»»

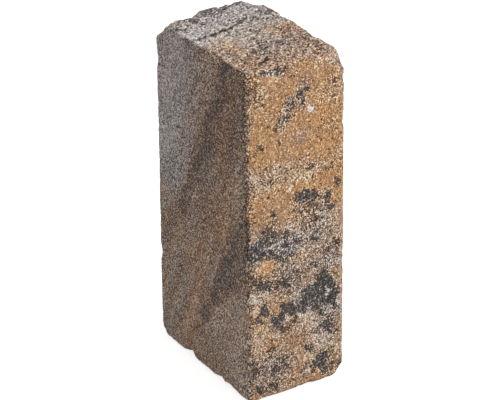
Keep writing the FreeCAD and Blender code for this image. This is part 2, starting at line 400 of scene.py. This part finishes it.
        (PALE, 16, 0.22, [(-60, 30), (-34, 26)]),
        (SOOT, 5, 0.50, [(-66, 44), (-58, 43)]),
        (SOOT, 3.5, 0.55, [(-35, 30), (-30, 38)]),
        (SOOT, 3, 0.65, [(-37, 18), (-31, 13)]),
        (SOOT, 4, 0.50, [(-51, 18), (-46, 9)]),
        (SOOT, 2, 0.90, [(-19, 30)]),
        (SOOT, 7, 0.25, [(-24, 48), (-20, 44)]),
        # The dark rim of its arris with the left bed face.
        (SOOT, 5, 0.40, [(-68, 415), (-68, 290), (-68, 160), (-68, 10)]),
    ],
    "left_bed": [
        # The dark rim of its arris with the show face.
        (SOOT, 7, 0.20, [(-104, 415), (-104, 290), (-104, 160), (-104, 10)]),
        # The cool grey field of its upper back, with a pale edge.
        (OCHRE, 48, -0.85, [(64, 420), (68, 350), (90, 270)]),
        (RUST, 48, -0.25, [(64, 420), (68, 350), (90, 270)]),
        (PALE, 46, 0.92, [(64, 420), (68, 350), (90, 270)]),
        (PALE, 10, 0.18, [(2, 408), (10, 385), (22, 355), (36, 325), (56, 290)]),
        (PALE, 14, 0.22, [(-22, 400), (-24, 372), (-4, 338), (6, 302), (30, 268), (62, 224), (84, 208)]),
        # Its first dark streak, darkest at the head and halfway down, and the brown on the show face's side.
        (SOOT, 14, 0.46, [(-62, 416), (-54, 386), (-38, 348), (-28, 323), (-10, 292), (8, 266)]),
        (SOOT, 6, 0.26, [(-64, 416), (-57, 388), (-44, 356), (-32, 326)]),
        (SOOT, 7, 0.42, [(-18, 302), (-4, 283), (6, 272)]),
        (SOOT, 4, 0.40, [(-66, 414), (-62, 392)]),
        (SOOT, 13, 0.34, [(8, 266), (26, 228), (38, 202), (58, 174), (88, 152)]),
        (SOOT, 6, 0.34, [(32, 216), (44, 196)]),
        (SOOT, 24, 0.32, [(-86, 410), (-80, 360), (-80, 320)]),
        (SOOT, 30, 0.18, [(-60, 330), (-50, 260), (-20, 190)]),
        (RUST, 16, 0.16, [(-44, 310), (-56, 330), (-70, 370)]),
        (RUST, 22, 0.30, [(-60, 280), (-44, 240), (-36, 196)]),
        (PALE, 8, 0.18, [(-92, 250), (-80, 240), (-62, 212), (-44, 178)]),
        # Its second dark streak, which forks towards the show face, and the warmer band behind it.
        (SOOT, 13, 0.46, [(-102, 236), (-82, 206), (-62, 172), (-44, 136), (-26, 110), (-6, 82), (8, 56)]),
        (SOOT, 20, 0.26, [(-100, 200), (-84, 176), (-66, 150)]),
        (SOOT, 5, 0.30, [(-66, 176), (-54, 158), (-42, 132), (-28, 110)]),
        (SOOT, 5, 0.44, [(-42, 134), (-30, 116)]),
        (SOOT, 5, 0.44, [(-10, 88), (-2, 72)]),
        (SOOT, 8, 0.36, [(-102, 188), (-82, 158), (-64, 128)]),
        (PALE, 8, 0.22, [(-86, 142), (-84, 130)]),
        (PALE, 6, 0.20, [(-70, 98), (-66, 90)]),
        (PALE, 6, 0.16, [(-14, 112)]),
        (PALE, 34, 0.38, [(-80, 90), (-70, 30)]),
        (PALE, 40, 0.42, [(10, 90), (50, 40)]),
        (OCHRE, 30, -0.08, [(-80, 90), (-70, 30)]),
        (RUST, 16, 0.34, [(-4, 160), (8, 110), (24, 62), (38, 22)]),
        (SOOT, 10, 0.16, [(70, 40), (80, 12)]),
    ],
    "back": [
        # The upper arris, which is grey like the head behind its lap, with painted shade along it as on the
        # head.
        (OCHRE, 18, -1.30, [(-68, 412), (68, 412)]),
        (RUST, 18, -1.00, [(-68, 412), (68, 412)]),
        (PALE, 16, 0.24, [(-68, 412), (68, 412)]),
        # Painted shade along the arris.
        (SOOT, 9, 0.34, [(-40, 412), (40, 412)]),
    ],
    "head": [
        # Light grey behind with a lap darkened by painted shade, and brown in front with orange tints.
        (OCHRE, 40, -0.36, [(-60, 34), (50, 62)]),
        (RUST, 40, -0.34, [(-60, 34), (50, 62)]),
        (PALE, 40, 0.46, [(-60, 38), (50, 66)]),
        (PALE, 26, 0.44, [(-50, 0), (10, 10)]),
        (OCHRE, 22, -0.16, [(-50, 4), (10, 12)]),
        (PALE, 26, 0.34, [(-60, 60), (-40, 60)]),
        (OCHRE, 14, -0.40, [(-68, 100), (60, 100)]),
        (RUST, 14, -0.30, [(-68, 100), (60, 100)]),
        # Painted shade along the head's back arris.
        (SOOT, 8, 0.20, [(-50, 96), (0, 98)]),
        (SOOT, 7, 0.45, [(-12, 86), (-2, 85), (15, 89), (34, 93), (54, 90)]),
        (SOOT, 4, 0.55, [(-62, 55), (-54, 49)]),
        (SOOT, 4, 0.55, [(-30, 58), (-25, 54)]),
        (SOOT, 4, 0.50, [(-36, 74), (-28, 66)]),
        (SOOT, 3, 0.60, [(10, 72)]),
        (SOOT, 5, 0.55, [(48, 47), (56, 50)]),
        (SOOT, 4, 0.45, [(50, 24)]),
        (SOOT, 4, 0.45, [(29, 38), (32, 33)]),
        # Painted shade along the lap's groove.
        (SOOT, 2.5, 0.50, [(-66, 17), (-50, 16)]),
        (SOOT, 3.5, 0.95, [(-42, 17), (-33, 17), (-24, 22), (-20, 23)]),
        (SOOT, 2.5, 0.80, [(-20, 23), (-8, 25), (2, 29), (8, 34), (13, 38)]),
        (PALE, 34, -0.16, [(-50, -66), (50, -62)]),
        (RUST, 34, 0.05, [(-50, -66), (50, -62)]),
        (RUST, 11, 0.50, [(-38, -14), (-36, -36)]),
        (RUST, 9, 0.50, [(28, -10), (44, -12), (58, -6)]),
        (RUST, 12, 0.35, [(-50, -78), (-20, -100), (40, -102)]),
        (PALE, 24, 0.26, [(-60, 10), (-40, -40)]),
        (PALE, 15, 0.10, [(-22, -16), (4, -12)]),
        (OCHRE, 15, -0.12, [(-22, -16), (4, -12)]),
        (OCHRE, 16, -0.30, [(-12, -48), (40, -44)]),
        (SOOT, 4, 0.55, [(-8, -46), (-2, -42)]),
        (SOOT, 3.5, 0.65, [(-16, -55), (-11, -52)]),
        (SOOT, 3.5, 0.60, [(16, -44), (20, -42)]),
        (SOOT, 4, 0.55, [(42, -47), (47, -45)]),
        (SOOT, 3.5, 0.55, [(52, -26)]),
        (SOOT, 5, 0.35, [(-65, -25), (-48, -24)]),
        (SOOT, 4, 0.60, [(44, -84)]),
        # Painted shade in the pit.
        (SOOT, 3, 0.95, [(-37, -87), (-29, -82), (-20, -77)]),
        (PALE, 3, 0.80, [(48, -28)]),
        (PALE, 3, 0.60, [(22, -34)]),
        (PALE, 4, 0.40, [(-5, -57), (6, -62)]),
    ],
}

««

Instruction: Return the material in full, exactly as shown.

Full answer:
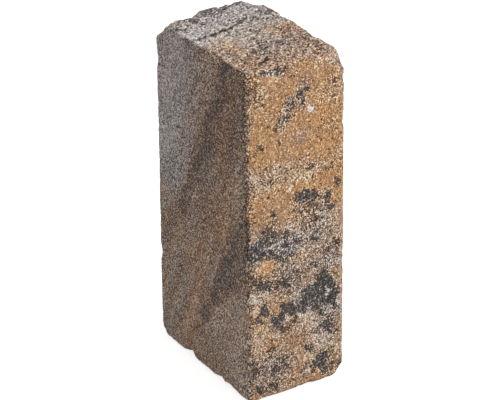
Keep writing the FreeCAD and Blender code for this image. This is part 2, starting at line 400 of scene.py. This part finishes it.
        (PALE, 16, 0.22, [(-60, 30), (-34, 26)]),
        (SOOT, 5, 0.50, [(-66, 44), (-58, 43)]),
        (SOOT, 3.5, 0.55, [(-35, 30), (-30, 38)]),
        (SOOT, 3, 0.65, [(-37, 18), (-31, 13)]),
        (SOOT, 4, 0.50, [(-51, 18), (-46, 9)]),
        (SOOT, 2, 0.90, [(-19, 30)]),
        (SOOT, 7, 0.25, [(-24, 48), (-20, 44)]),
        # The dark rim of its arris with the left bed face.
        (SOOT, 5, 0.40, [(-68, 415), (-68, 290), (-68, 160), (-68, 10)]),
    ],
    "left_bed": [
        # The dark rim of its arris with the show face.
        (SOOT, 7, 0.20, [(-104, 415), (-104, 290), (-104, 160), (-104, 10)]),
        # The cool grey field of its upper back, with a pale edge.
        (OCHRE, 48, -0.85, [(64, 420), (68, 350), (90, 270)]),
        (RUST, 48, -0.25, [(64, 420), (68, 350), (90, 270)]),
        (PALE, 46, 0.92, [(64, 420), (68, 350), (90, 270)]),
        (PALE, 10, 0.18, [(2, 408), (10, 385), (22, 355), (36, 325), (56, 290)]),
        (PALE, 14, 0.22, [(-22, 400), (-24, 372), (-4, 338), (6, 302), (30, 268), (62, 224), (84, 208)]),
        # Its first dark streak, darkest at the head and halfway down, and the brown on the show face's side.
        (SOOT, 14, 0.46, [(-62, 416), (-54, 386), (-38, 348), (-28, 323), (-10, 292), (8, 266)]),
        (SOOT, 6, 0.26, [(-64, 416), (-57, 388), (-44, 356), (-32, 326)]),
        (SOOT, 7, 0.42, [(-18, 302), (-4, 283), (6, 272)]),
        (SOOT, 4, 0.40, [(-66, 414), (-62, 392)]),
        (SOOT, 13, 0.34, [(8, 266), (26, 228), (38, 202), (58, 174), (88, 152)]),
        (SOOT, 6, 0.34, [(32, 216), (44, 196)]),
        (SOOT, 24, 0.32, [(-86, 410), (-80, 360), (-80, 320)]),
        (SOOT, 30, 0.18, [(-60, 330), (-50, 260), (-20, 190)]),
        (RUST, 16, 0.16, [(-44, 310), (-56, 330), (-70, 370)]),
        (RUST, 22, 0.30, [(-60, 280), (-44, 240), (-36, 196)]),
        (PALE, 8, 0.18, [(-92, 250), (-80, 240), (-62, 212), (-44, 178)]),
        # Its second dark streak, which forks towards the show face, and the warmer band behind it.
        (SOOT, 13, 0.46, [(-102, 236), (-82, 206), (-62, 172), (-44, 136), (-26, 110), (-6, 82), (8, 56)]),
        (SOOT, 20, 0.26, [(-100, 200), (-84, 176), (-66, 150)]),
        (SOOT, 5, 0.30, [(-66, 176), (-54, 158), (-42, 132), (-28, 110)]),
        (SOOT, 5, 0.44, [(-42, 134), (-30, 116)]),
        (SOOT, 5, 0.44, [(-10, 88), (-2, 72)]),
        (SOOT, 8, 0.36, [(-102, 188), (-82, 158), (-64, 128)]),
        (PALE, 8, 0.22, [(-86, 142), (-84, 130)]),
        (PALE, 6, 0.20, [(-70, 98), (-66, 90)]),
        (PALE, 6, 0.16, [(-14, 112)]),
        (PALE, 34, 0.38, [(-80, 90), (-70, 30)]),
        (PALE, 40, 0.42, [(10, 90), (50, 40)]),
        (OCHRE, 30, -0.08, [(-80, 90), (-70, 30)]),
        (RUST, 16, 0.34, [(-4, 160), (8, 110), (24, 62), (38, 22)]),
        (SOOT, 10, 0.16, [(70, 40), (80, 12)]),
    ],
    "back": [
        # The upper arris, which is grey like the head behind its lap, with painted shade along it as on the
        # head.
        (OCHRE, 18, -1.30, [(-68, 412), (68, 412)]),
        (RUST, 18, -1.00, [(-68, 412), (68, 412)]),
        (PALE, 16, 0.24, [(-68, 412), (68, 412)]),
        # Painted shade along the arris.
        (SOOT, 9, 0.34, [(-40, 412), (40, 412)]),
    ],
    "head": [
        # Light grey behind with a lap darkened by painted shade, and brown in front with orange tints.
        (OCHRE, 40, -0.36, [(-60, 34), (50, 62)]),
        (RUST, 40, -0.34, [(-60, 34), (50, 62)]),
        (PALE, 40, 0.46, [(-60, 38), (50, 66)]),
        (PALE, 26, 0.44, [(-50, 0), (10, 10)]),
        (OCHRE, 22, -0.16, [(-50, 4), (10, 12)]),
        (PALE, 26, 0.34, [(-60, 60), (-40, 60)]),
        (OCHRE, 14, -0.40, [(-68, 100), (60, 100)]),
        (RUST, 14, -0.30, [(-68, 100), (60, 100)]),
        # Painted shade along the head's back arris.
        (SOOT, 8, 0.20, [(-50, 96), (0, 98)]),
        (SOOT, 7, 0.45, [(-12, 86), (-2, 85), (15, 89), (34, 93), (54, 90)]),
        (SOOT, 4, 0.55, [(-62, 55), (-54, 49)]),
        (SOOT, 4, 0.55, [(-30, 58), (-25, 54)]),
        (SOOT, 4, 0.50, [(-36, 74), (-28, 66)]),
        (SOOT, 3, 0.60, [(10, 72)]),
        (SOOT, 5, 0.55, [(48, 47), (56, 50)]),
        (SOOT, 4, 0.45, [(50, 24)]),
        (SOOT, 4, 0.45, [(29, 38), (32, 33)]),
        # Painted shade along the lap's groove.
        (SOOT, 2.5, 0.50, [(-66, 17), (-50, 16)]),
        (SOOT, 3.5, 0.95, [(-42, 17), (-33, 17), (-24, 22), (-20, 23)]),
        (SOOT, 2.5, 0.80, [(-20, 23), (-8, 25), (2, 29), (8, 34), (13, 38)]),
        (PALE, 34, -0.16, [(-50, -66), (50, -62)]),
        (RUST, 34, 0.05, [(-50, -66), (50, -62)]),
        (RUST, 11, 0.50, [(-38, -14), (-36, -36)]),
        (RUST, 9, 0.50, [(28, -10), (44, -12), (58, -6)]),
        (RUST, 12, 0.35, [(-50, -78), (-20, -100), (40, -102)]),
        (PALE, 24, 0.26, [(-60, 10), (-40, -40)]),
        (PALE, 15, 0.10, [(-22, -16), (4, -12)]),
        (OCHRE, 15, -0.12, [(-22, -16), (4, -12)]),
        (OCHRE, 16, -0.30, [(-12, -48), (40, -44)]),
        (SOOT, 4, 0.55, [(-8, -46), (-2, -42)]),
        (SOOT, 3.5, 0.65, [(-16, -55), (-11, -52)]),
        (SOOT, 3.5, 0.60, [(16, -44), (20, -42)]),
        (SOOT, 4, 0.55, [(42, -47), (47, -45)]),
        (SOOT, 3.5, 0.55, [(52, -26)]),
        (SOOT, 5, 0.35, [(-65, -25), (-48, -24)]),
        (SOOT, 4, 0.60, [(44, -84)]),
        # Painted shade in the pit.
        (SOOT, 3, 0.95, [(-37, -87), (-29, -82), (-20, -77)]),
        (PALE, 3, 0.80, [(48, -28)]),
        (PALE, 3, 0.60, [(22, -34)]),
        (PALE, 4, 0.40, [(-5, -57), (6, -62)]),
    ],
}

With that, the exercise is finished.